The move was met with skepticism and anger online from most Missouri fans because that's how pretty much every move is initially met. But nationally, most basketball people really liked the hire. And over the next few weeks, Missouri fans grew to like it too. Over about a month, Gates would retain Missouri's best returning player (Kobe Brown) and add eight new faces to the roster. He's not done yet. We expect the ninth new face to join the team later today when Missouri State transfer Isiaih Mosley is expected to announce his decision. He also hired C.Y. Young away from Florida State for $600,000 per year to lead his staff. How good is the team going to be next season? No idea. But Missouri basketball fans once again have hope. And that's a big-time plus.
4) Luther Burden signs with Missouri. Many will think this should be higher. I get it. But ultimately, we're talking about one player and I just can't count that as a bigger impact than a new AD or a new basketball coach. Don't get me wrong: It's the biggest recruiting story at Missouri in five years (hopefully this blue-chipper sees more action than the one five years ago did). Burden committed to Oklahoma in October of 2020 and stuck with the Sooners until August 17. As soon as he opened things up, most believed he was headed to Mizzou. But it wasn't an easy battle. Ultimately it was Georgia that emerged as the Tigers' main competition. By decision day, we thought he was coming to Missouri, but we weren't positive until we had everything set up at the Herbert Hoover Boys and Girls Club to live stream his announcement. Our discussions with people at the event prior to the announcement set our minds at ease that we weren't going to have Missouri fans destroying us for broadcasting his commitment to Georgia. Burden ended up as the No. 4 overall player in the class, the highest-rated recruit Missouri had signed since Dorial Green-Beckham a decade earlier. He was the centerpiece of the No. 15 class in the country for Eli Drinkwitz, the best mark in school history. He enrolled early, looked like a star in spring football and now we wait for him to play an actual game.

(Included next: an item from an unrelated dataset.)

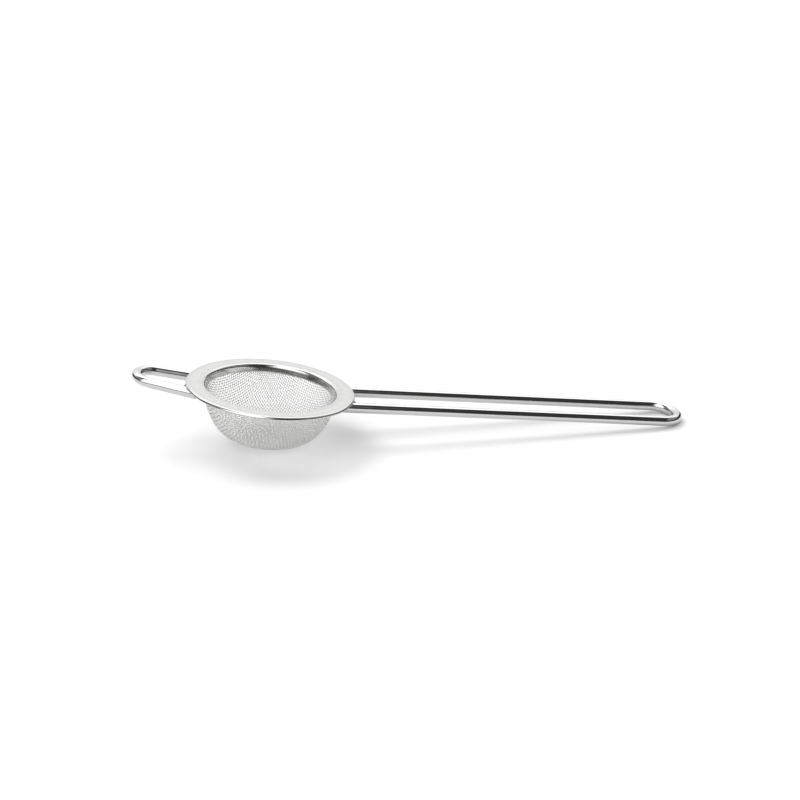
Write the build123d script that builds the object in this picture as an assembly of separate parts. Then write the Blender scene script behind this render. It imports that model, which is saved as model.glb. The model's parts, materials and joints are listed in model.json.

5) Days after Burden signed, the question became who will be throwing him the football? The day after Mizzou's loss in the Armed Forces Bowl, Connor Bazelak announced his decision to transfer. That left Brady Cook and Tyler Macon as the only scholarship quarterbacks on the roster for spring ball with four-star commitment Sam Horn coming in the summer. This story unfolded on two fronts. While Cook and Macon were making their bids for the starting job in spring ball, Drinkwitz was burning up the phones and the recruiting trail searching for another quarterback. Missouri looked into Spencer Rattler and Caleb Williams and Casey Thompson and maybe some others. It brought Jayden Daniels and J.T. Daniels and Gerry Bohanon in for visits. It finally ended up signing seventh-year Mississippi State transfer Jack Abraham as a walk-on...at least for now. The why of the great quarterback chase has been debated over and over. Who will win the job? Who knows? That will be determined in August and perhaps beyond. Ultimately the goal is this: Find a guy who can do enough to show progress from a year ago and help bridge the program to 2023 when Horn likely takes over and Drinkwitz's recruiting is the backbone of the program. This season is important, but the one that will likely indicate what direction this thing is ultimately headed in is probably still 15 months away.